All’epoca di quella che il politologo Sartori ha definito “videocrazia” per enfatizzare il ruolo esercitato dai media televisivi nella costruzione del consenso, le caratteristiche che un leader deve possedere non sono certo quelle preconizzate da Max Weber.
Nessuno oggi si aspetterebbe da un leader l’esercizio di un potere carismatico e il possesso di “qualità personali tali da essere ritenute straordinarie dai seguaci che lo seguono perché credono in lui”.
Qualcosa comunque un leader deve riuscire ad esprimere anche se per un periodo temporale estremamente limitato. Con la personalizzazione della politica e la fine dei partiti novecenteschi, infatti, anche la durata di una leadership si è ridotta parallelamente a quella delle aspettative dei cittadini. Sempre di più breve raggio e corto respiro.

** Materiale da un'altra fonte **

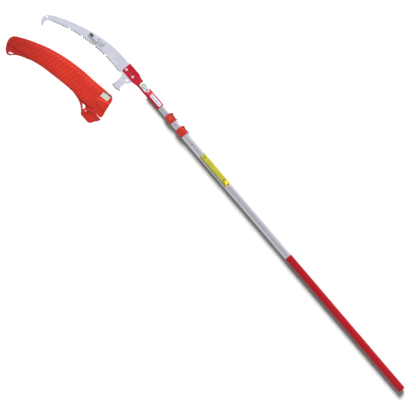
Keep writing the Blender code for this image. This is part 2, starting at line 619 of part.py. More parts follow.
def add_blade(section):
    """Saw blade with its tip hook and root chisel in one plate, and the two bolts that hold it."""
    base = (HEAD_END, 0, 0)
    half = BLADE_THICKNESS / 2
    blade = add_piece("saw_blade", plate(blade_outline(), -half, half), section, "blade_steel", location=base)
    for x, y, radius in (CHISEL_HOLE, TIP_HOLE):
        cut(blade, rod(radius * MM, -THROUGH, THROUGH, centre=(x * MM, y * MM)), location=base)
    face = HEAD_FLAT[1] / 2
    washer_top = -face - GAP / 3
    nut_top = washer_top - WASHER_HEIGHT - 2 * GAP / 3
    for place, x in zip(("rear", "front"), BOLTS_X):
        cut(blade, rod(BOLT_RADIUS + GAP, -THROUGH, THROUGH, centre=(x, BOLT_Y)), location=base)
        spot = (HEAD_END + x, BOLT_Y, 0)
        add_piece(f"blade_bolt_{place}",
                  domed_rivet(BOLT_DOME_RADIUS, BOLT_DOME_HEIGHT, BOLT_RADIUS, 2 * face + BOLT_TAIL),
                  section, "zinc_steel", location=(spot[0], spot[1], face + GAP / 3))
        washer = add_piece(f"blade_washer_{place}", rod(WASHER_RADIUS, washer_top - WASHER_HEIGHT, washer_top),
                           section, "zinc_steel", location=spot)
        nut = add_piece(f"blade_nut_{place}", rod(NUT_RADIUS, nut_top - NUT_HEIGHT, nut_top, sides=6),
                        section, "zinc_steel", location=spot)
        for ringed in (washer, nut):
            cut(ringed, rod(BOLT_RADIUS + GAP, -THROUGH, THROUGH), location=spot)


def sheath_outline(lower_edge, steps=2):
    """The sheath's outline from the mouth's top corner, round the tip and back along a lower edge."""
    outline = smooth_line(millimetres(SHEATH_BACK), steps)[:-1]
    for stretch in lower_edge:
        outline += smooth_line(millimetres(stretch), steps)[:-1]
    return outline + smooth_line(millimetres(SHEATH_MOUTH), 2)[:-1]


def cavity_outline():
    return smooth_line(millimetres(CAVITY_BACK), 2) + smooth_line(millimetres(CAVITY_EDGE), 2)


def hang_slot():
    """Round-ended slot near the sheath's tip."""
    x, y, half, radius, slope = HANG_SLOT
    points = []
    for side in (1, -1):
        for k in range(9):
            angle = math.radians(-90 + 22.5 * k)
            points.append((side * (half + radius * math.cos(angle)), side * radius * math.sin(angle)))
    turn = math.radians(slope)
    return millimetres((x + a * math.cos(turn) - b * math.sin(turn),
                        y + a * math.sin(turn) + b * math.cos(turn)) for a, b in points)


def add_sheath(sheath):
    """Scabbard in two half shells, with the keeper that closes its mouth round the chisel."""
    bottom = add_piece("sheath_bottom_shell",
                       plate(sheath_outline((SHEATH_TOP_EDGE,)), 0.0, SHEATH_SPLIT - GAP / 2),
                       sheath, "sheath_plastic")
    join(bottom, plate(sheath_outline((SHEATH_BASE_EDGE, SHEATH_LUG)), 0.0, LUG_HEIGHT))
    top = add_piece("sheath_top_shell",
                    plate(sheath_outline((SHEATH_TOP_EDGE,)), SHEATH_SPLIT + GAP / 2, SHEATH_HEIGHT),
                    sheath, "sheath_plastic")
    join(top, plate(smooth_line(millimetres(POCKET), 2), SHEATH_SPLIT + 0.001, POCKET_HEIGHT))
    for shell in (bottom, top):
        cut(shell, plate(cavity_outline(), SHEATH_FLOOR, SHEATH_HEIGHT - SHEATH_FLOOR))
        cut(shell, plate(hang_slot(), -THROUGH, THROUGH))
    cut(top, plate(smooth_line(millimetres(POCKET_CAVITY), 2), SHEATH_FLOOR, POCKET_HEIGHT - SHEATH_FLOOR))
    cut(bottom, plate(millimetres(EYE), -THROUGH, THROUGH))
    cut(bottom, rod(RIVET_RADIUS + GAP, -THROUGH, THROUGH, centre=LATCH_PIVOT))
    label_low = SHEATH_HEIGHT + STICKER_GAP
    add_piece("sheath_label", plate(millimetres(SHEATH_LABEL), label_low, label_low + STICKER_WALL),
              sheath, "white_sticker")
    add_latch(sheath)


def add_latch(sheath):
    """Keeper that turns on a rivet in the lug; its slot takes the chisel's edge."""
    pivot = add_empty("sheath_latch_axis", sheath, (*LATCH_PIVOT, 0))
    back = (-LATCH_PIVOT[0], -LATCH_PIVOT[1], 0)
    latch = add_piece("sheath_latch", plate(smooth_line(millimetres(LATCH), 2), LATCH_LOW, LATCH_HIGH),
                      pivot, "sheath_plastic", location=back)
    cut(latch, plate(millimetres(LATCH_SLOT), LATCH_SLOT_LOW, LATCH_SLOT_HIGH), location=back)
    cut(latch, rod(RIVET_RADIUS + GAP, -THROUGH, THROUGH))
    add_piece("latch_rivet", domed_rivet(*LATCH_RIVET_HEAD, RIVET_RADIUS, LATCH_HIGH - 0.0008), sheath,
              "zinc_steel", location=(*LATCH_PIVOT, LATCH_HIGH + GAP / 3))


def footprint_middle():
    """Middle of the rectangle that the saw and its sheath cover on the ground."""
    sheath = sheath_outline((SHEATH_BASE_EDGE, SHEATH_LUG))
    length = HEAD_END + max(x for x, y in sheath)
    lever_side = -LOWER_PIN_OUT - EAR_RADIUS
    sheath_side = max(y for x, y in sheath)
    return length / 2, (lever_side + sheath_side) / 2


def build():
    for old in list(bpy.data.objects):
        bpy.data.objects.remove(old, do_unlink=True)
    middle_x, middle_y = footprint_middle()
    saw = add_empty("pole_saw", location=(-middle_x, -middle_y, AXIS_HEIGHT))
    add_outer_section(add_empty("outer_section", saw))
    add_middle_section(add_empty("middle_section", saw))
    add_inner_section(add_empty("inner_section", saw))
    add_sheath(add_empty("sheath", saw, (HEAD_END, 0, -AXIS_HEIGHT)))


build()
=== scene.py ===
"""Looks of the telescoping pole saw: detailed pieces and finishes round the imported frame.

Shapes are worked out in metres from the pole's butt or from the head's end, as the parts list
gives them, and are moved to their place in the frame when they are finished.
"""

import json
import math

import bmesh
import bpy
from mathutils import Matrix, Vector

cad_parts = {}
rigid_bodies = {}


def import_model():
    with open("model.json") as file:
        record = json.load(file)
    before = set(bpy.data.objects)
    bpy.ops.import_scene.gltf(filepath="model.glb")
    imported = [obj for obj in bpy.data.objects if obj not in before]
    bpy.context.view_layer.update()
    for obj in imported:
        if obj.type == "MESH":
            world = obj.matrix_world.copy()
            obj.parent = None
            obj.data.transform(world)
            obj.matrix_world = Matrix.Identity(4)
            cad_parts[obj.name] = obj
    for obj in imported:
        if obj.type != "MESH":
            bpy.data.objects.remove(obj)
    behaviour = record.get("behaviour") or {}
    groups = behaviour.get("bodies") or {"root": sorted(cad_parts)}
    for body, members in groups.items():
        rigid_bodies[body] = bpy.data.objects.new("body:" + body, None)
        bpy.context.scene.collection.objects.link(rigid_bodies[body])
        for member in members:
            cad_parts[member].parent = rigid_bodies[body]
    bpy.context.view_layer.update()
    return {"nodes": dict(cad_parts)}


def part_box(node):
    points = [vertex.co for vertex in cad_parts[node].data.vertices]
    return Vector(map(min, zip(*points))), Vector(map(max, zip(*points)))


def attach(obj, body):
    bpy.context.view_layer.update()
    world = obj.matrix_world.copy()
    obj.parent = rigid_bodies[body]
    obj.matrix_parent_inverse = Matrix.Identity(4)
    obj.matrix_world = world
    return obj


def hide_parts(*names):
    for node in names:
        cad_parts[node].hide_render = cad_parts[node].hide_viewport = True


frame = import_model()

MM = 0.001
GAP = 0.0003                     # clearance between pieces that touch

# Places in the frame
TUBE_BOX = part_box("outer_tube")
BUTT_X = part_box("butt_plug")[0].x
AXIS_Y = (TUBE_BOX[0].y + TUBE_BOX[1].y) / 2
AXIS_Z = (TUBE_BOX[0].z + TUBE_BOX[1].z) / 2
HEAD_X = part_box("head_tube")[1].x
FROM_BUTT = Vector((BUTT_X, AXIS_Y, AXIS_Z))
FROM_HEAD = Vector((HEAD_X, AXIS_Y, AXIS_Z))
ON_GROUND = Vector((HEAD_X, AXIS_Y, 0.0))

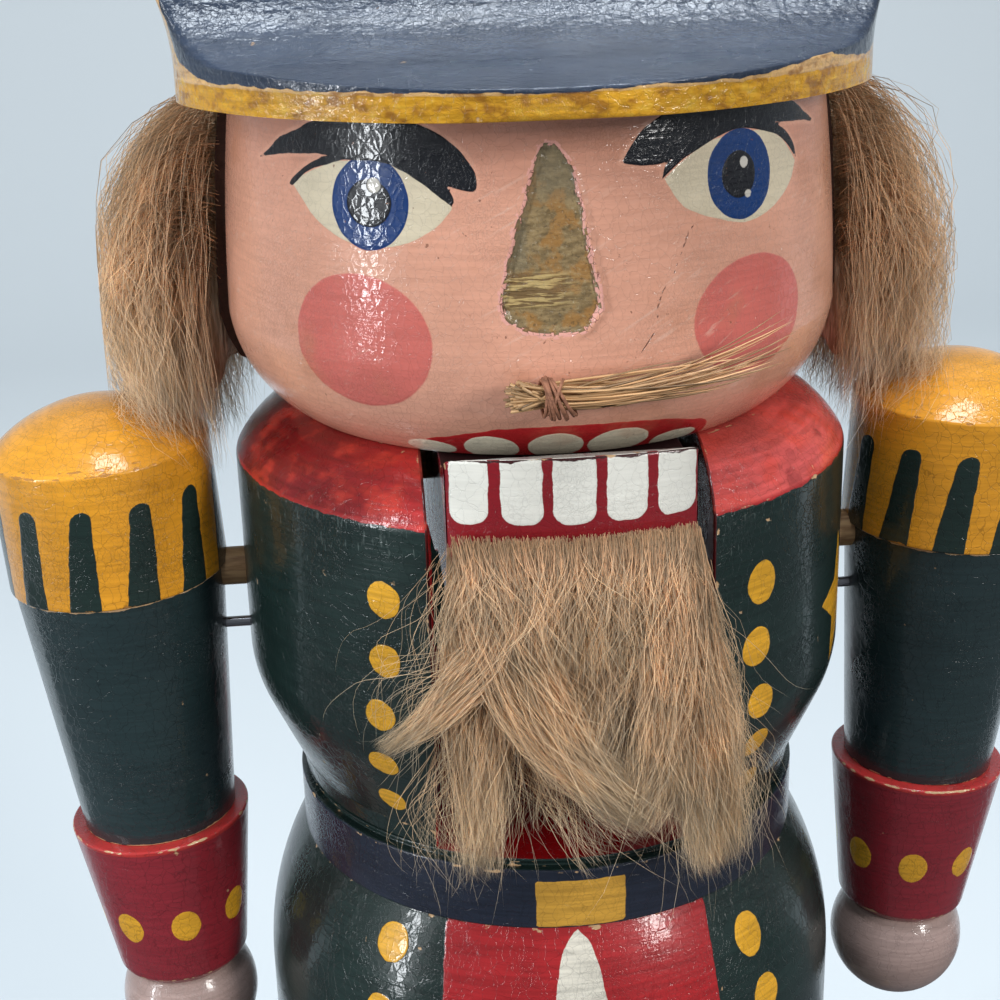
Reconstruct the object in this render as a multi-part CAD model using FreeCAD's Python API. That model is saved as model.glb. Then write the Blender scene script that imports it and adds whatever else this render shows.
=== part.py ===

Se dunque la durata in vita istituzionale di un leader si è progressivamente ridotta il fenomeno si è dimostrato ancora più accentuato nella sinistra italiana che pure della solidità, fatta di militanza attiva e partecipazione, aveva fatto la sua cifra distintiva. Le grandi narrazioni non convincono più ma neanche quella che U. Beck chiama la sub politica, ovvero sia la capacità di affrontare la dimensione locale dei problemi, ottiene risultati apprezzabili. Di fatto in soli pochi anni la sinistra ha consumato una serie numerosa di leader con una spregiudicatezza, per certi versi inattesa, in uno schieramento politico profondamente radicato nella nostra società.
Il veloce tasso di sostituzione dei leader acquisisce allora un doppio significato. Da un lato è il segno della debolezza della politica e di quella mancata indipendenza dalle lobby, ivi comprese quelle parlamentari, che Weber considerava tratto essenziale della caratura morale di un leader duraturo e che tanto hanno influito nella designazione del leader di turno; dall’altro lato è il segno della inefficacia delle politiche praticate e degli scarsi risultati ottenuti a seguito dell’azione di governo. E così alla incapacità di esercitare un’azione di governo realmente innovativa si ovvia con la semplice sostituzione della figura del leader, scegliendo peraltro tra quelli più telegenici e l’eloquio più convincente nell’unico spazio pubblico ormai praticato e praticabile : i talk show e i salotti televisivi
Questo schema, tuttavia, non è destinato a durare e le conseguenze di una progressiva perdita di credibilità, sono visibili soprattutto con l’espansione dell’area dell’astensionismo, di gran lunga il primo partito in Italia e con l’affermazione di movimenti di stampo populista che peraltro si muovono in un’altra dimensione della comunicazione: quella del web e dei social network che ha relegato agli over 40 l’uso del mezzo televisivo ormai obsoleto per le nuove generazioni.
Questi problemi sono oggi all’ordine del giorno e la sinistra che non si riconosce nel PD ha bisogno, per rinascere, di un leader. Non di un leader seriale, ripescato dal book scolorito della sinistra storica, ma di un leader di una nuova generazione, saturo di energia morale e capace di un nuovo linguaggio. Un linguaggio che sappia parlare, in un modo credibile, agli sconfitti della globalizzazione ormai privi anche delle tutele più elementari . Un leader che non esce dal cappello del prestigiatore, ma che potrà emergere se si getteranno le basi per un politica effettivamente partecipata e senza arroccamenti precostituiti. Con tutto il rispetto del caso un leader di questo tipo non può essere nessuno dei vecchi dirigenti della sinistra e quindi nemmeno Giuliano Pisapia, il cui rifiuto di guardare al passato, quasi che fosse un ingombro, è poco comprensibile e poco rispettoso di una tradizione di cui lui stesso è stato parte importante. I valori fondanti della sinistra, infatti, non cambiano col tempo. Il principio di uguaglianza di tutti i cittadini ne è il valore fondante ed identitario. Quello che cambia è il modo di difendere questo principio e di declinarlo nella fase storica attuale in cui la globalizzazione, accarezzata purtroppo anche dalla sinistra, ha mostrato i suoi limiti e la sua incapacità di generare benessere e giustizia sociale.
Serve dunque un rinnovamento della classe dirigente della nuova sinistra e soprattutto un programma di pochi punti in cui con chiarezza si affrontino le vere questioni sul tappeto: il lavoro, la ridistribuzione delle ricchezze, le libertà individuali, lo sviluppo sostenibile, il ruolo della cultura. Vecchi temi che non hanno certo perso di attualità.